Online surveys are great. I’ve been told of someone sitting in a marketing meeting, opening up their laptop, creating a one-question survey, firing it off to 1000 customers, and getting 100 responses back within the hour, while the meeting was still in progress. Now that’s the way to make decisions.
Anyway, last week I was going to write about website hosting, and I thought: “I wonder what the readers pay?” Within five minutes I’d written a question, and five minutes later I’d emailed it to all of you. It hardly took any time to get a 5% response, which is a lot more representative than most headline-grabbing opinion polls. So thank you for your response!
It would appear that there’s a fair old mix of approaches, unsurprisingly. Those of you just paying for some web space somewhere and managing it all yourselves outnumber those paying for professional hand-holding by about 2:1. For the vast majority, that means your website is costing less than £20 a month to host, but presumably you’ve provided your own content management system, or you’re happy to create and upload pages on an ad-hoc basis. At the other extreme, we do have a few readers whose companies are paying over £100 a month, but you’re presumably getting robust content management systems and decent support in return for that. So it’s horses for courses.

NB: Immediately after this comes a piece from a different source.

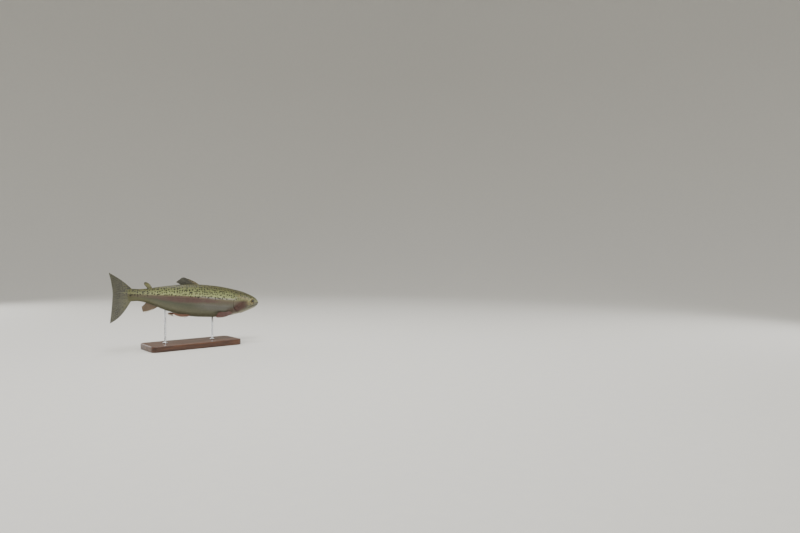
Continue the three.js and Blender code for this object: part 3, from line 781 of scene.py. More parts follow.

The problem with content management systems is that although there are a few widely-used products such as Joomla, Drupal and, increasingly, WordPress, most of the rest are proprietary and obscure. If you use one of these (especially if it’s run by your hosting company), it’s a bit like having bought a proprietary word processor. Getting your content in is straightforward enough, and you can publish to the world on the web in a standard format, so outwardly, things are fine. But if the content management system’s operator ceases to exist, reverse-engineering your content back out again is going to be a horrible task. They really have got you over a barrel.

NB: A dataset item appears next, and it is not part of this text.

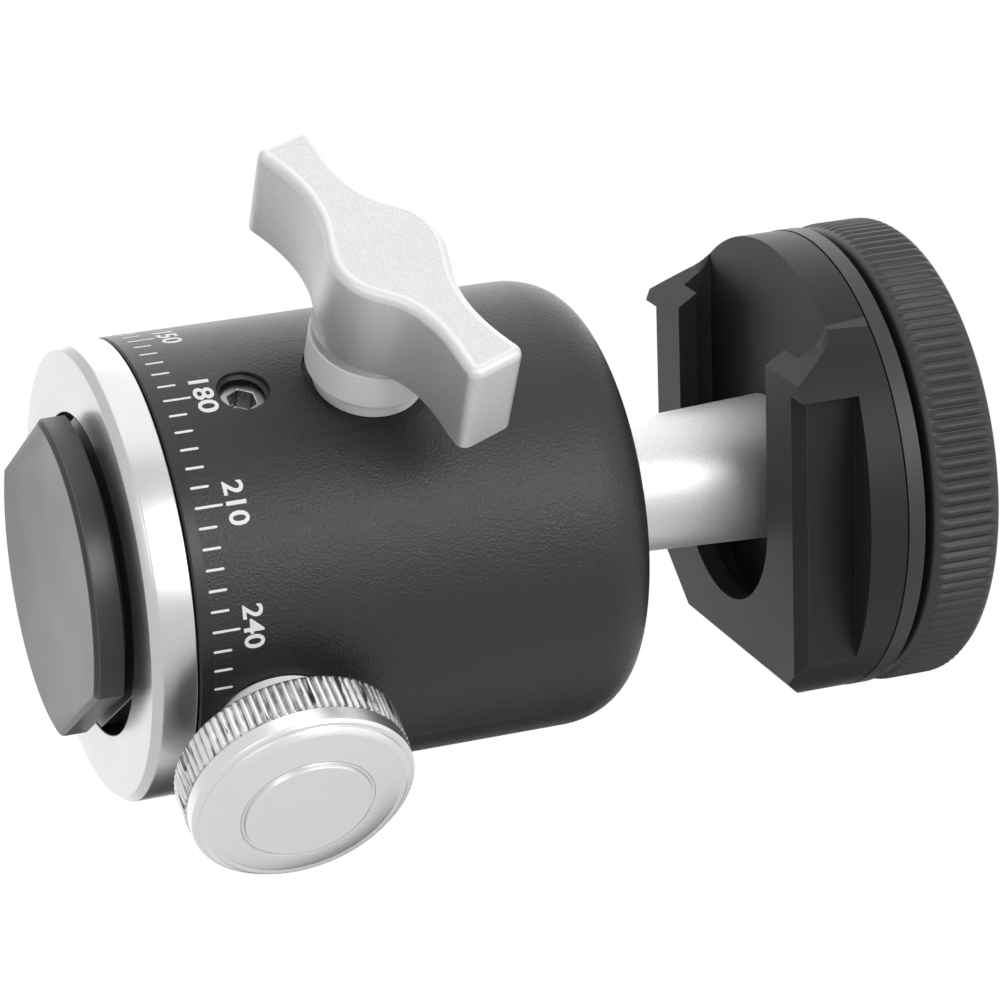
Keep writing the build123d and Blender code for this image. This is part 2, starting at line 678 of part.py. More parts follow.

What’s more, as I’ve been reading increasingly often recently, most content management systems are fairly inflexible, and reflect when they were written. Taking advantage of recommendations for search engine optimisation, for example, can often be impossible. I’m a bit concerned that one day soon I’m going to get a call from someone saying: “Help. My web host and content management system operator has just closed down. How can I recreate my site somewhere else, instantly?” The answer may be tricky, and one way you might sleep more soundly is to keep a regular backup of your entire site as it appears on the web using a “site grabber” application. Just a thought.